2019-2020 Quality Improvement Award
The application window for 2019-2020 funding is closed. View application details.
The Department of Internal Medicine Faculty Quality Improvement Award is designed to help develop leaders in quality improvement within the department. To apply, faculty members must propose a quality improvement project, providing a detailed description of the problem the project will attempt to address including the underlying causes of the problem, goals of the proposed project, and a summary of the expected outcomes. Applicants are also required to include the setting and impact, approach, and the significance of the project including how it will improve clinical practice. One award is given per academic year.
Each application is reviewed by a committee consisting of a selection of representatives from the Quality & Innovation Program and the Council. A patient advisor is also included as a member of the review committee. The Review Committee considers the below questions when assessing each application:
- Is the applicant qualified and ready to undertake the project and complete it within 1 year?
- Is the scope of the project something that is achievable by the applicant within the planned setting?
- Does this project have the potential for significant impact on the quality of care for our patients?
- Is the approach described sound and appropriate for achieving the goals of the project?

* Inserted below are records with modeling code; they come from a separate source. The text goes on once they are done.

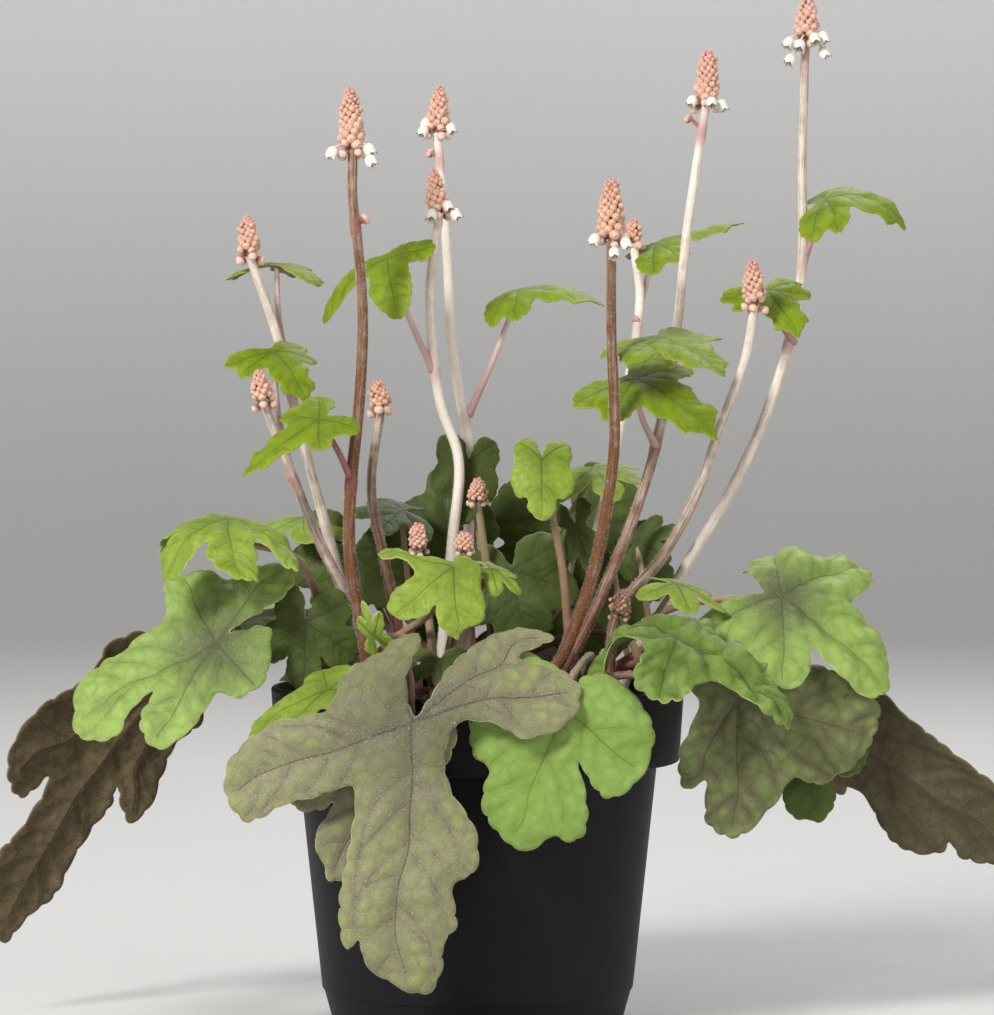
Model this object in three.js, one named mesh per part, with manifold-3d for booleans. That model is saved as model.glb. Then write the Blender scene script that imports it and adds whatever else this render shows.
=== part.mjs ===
// Potted heartleaf foamflower in a round nursery pot.
// Units are millimetres and +Z is up. The pot's flat base stands on z = 0, and the plant's front faces -Y.
import * as THREE from "three";
import { mergeVertices } from "three/addons/utils/BufferGeometryUtils.js";
import Module from "manifold-3d";

const wasm = await Module();
wasm.setup();
const { Manifold, Mesh } = wasm;

// Driving sizes
const POT_HEIGHT = 105;
const POT_RIM_R = 65;
const RIM_FOOT_Z = 81.5;
const RIM_FOOT_R = 63.5;
const BODY_TOP_R = 56.6;
const STEP_Z = 10;
const STEP_R = 48.5;
const BASE_R = 45.8;
const WALL = 1.6;
const FLOOR = 2.2;
const DRAIN_R = 4;
const DRAIN_RING_R = 32;
const SOIL_EDGE_Z = 97;
const SOIL_RISE = 5;
const FIT = 0.35;
const BLADE = 0.8;
const STEM_R = 1.9;
const PETIOLE_R = 0.95;
const MOUNDS = { left: [-34, -6], right: [32, -2], back: [0, 28] };
const MOUND_R = 7.5;
const MOUND_TOP = 110;

// Colours
const COLOR = {
  pot: 0x26282a,
  soil: 0x2e2118,
  crown: 0x8a5a50,
  purple: 0x74785a,
  green: 0x6f9a3c,
  bright: 0x86b43f,
  lime: 0xa0bf3a,
  dark: 0x4f5f3c,
  brown: 0x6d5f4c,
  stem: 0xb89a88,
  brownStem: 0x7d5743,
  bud: 0xc99a7c,
};

// Flat blade outlines in mm. The stalk joins at 0,0, x is across and y points to the tip of the middle lobe.
const OAK = [
  [-2, -4], [0, -14], [-4, -32], [3, -31], [8, -25], [19, -18], [25, -6], [41, -3], [54, 6], [57, 14],
  [56, 20], [51, 26], [46, 25], [40, 22], [29, 20], [19, 18], [20, 32], [23, 43], [25, 52], [25, 62],
  [23, 66], [20, 63], [19, 69], [15, 74], [10, 77], [5, 80], [0, 80], [-4, 73], [-5, 66], [-9, 61],
  [-9, 49], [-15, 46], [-17, 40], [-16, 32], [-10, 21], [-9, 10], [-14, 1], [-24, 2], [-33, 7],
  [-47, 2], [-51, -8], [-47, -15], [-33, -20], [-44, -29], [-40, -33], [-26, -30], [-13, -18], [-6, -8],
];
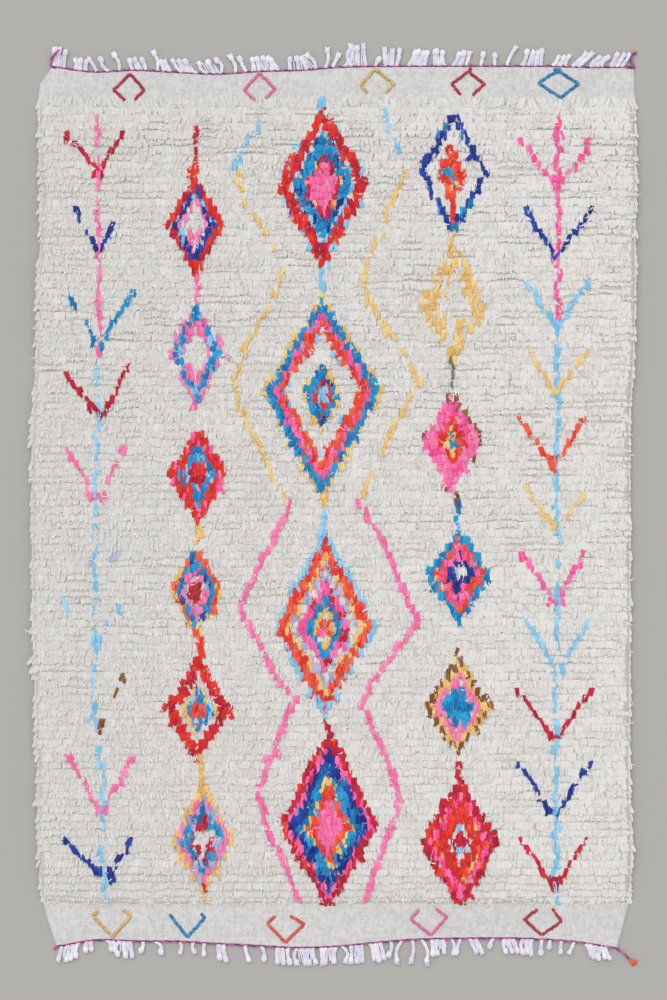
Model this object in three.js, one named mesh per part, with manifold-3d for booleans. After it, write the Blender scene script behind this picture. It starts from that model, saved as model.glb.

- Have potential barriers been carefully considered and appropriate strategies to tackling them been identified?
2018-2019 Faculty Quality Improvement Award Recipient
Rajan Ravikumar, MD, Division of Allergy and Clinical Immunology
Our first recipient is Dr. Rajan Ravikumar from the Division of Allergy and Clinical Immunology, whose multi-disciplinary project aims to improve the appropriate use of antibiotics in hospitalized patients. The team, including Dr. Tejal Gandhi from the Division of Infectious Diseases, Dr. David Bozaan from the Division of Hospital Medicine and representatives from pharmacy, nursing, and Health Information and Technology Services (HITS), will evaluate the impact of a penicillin skin-testing protocol designed to help separate out the significant number of patients who report an allergy to penicillin but don’t have a true IgE-mediated reaction to it. The goal is for more patients be safely treated with first-line antibiotics.